John Ellerman Foundation and Barrow Cadbury Trust have been backing the Foundation Practice Rating (FPR) since its inception five years ago. The FPR is a rating system that assesses the practices of UK-based trusts and foundations in relation to diversity, accountability and transparency, offering concrete ideas of what best and promising practice looks like in each of these areas for funders, and allowing those rated to understand their strengths and weakness and how they can make improvements.

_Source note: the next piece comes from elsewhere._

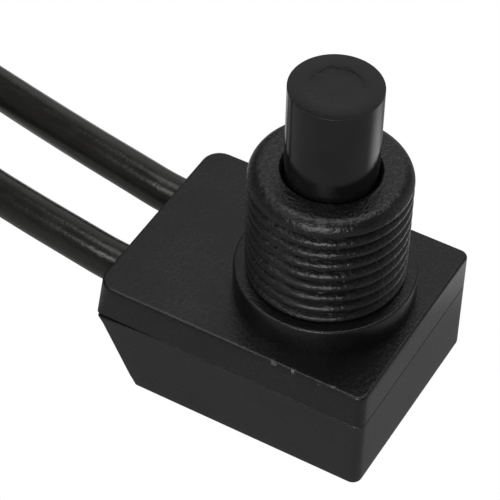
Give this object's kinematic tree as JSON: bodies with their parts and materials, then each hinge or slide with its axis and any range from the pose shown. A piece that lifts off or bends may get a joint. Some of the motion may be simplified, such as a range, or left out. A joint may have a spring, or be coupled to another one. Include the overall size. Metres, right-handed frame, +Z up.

Ultimately though, the intention behind the FPR is to support all those that are assessed to improve their practice, alongside the wider sector.  

The last five years have been ones of immense change within the impact economy, as it seeks to address things like a fracturing of our political norms, shifts in the way we come together and relate to each other as individuals and a society, loss and degradation of our community assets, continued declines in our overall perceptions of wellbeing, the impacts of the triple planetary crisis (in terms of climate change, nature loss and pollution), anaemic levels of economic growth in the UK, and the implications of a continued cost of living crisis. These are also times of rising populism and polarisation, which means that, for some of us, the organisations we fund are being attacked in the media and having false information shared about them. As charitable funders our legitimacy to fund these organisations is also being questioned, with accusations of funders ignoring their charitable objectives and aims and being too political or too ‘woke’ or too liberal.  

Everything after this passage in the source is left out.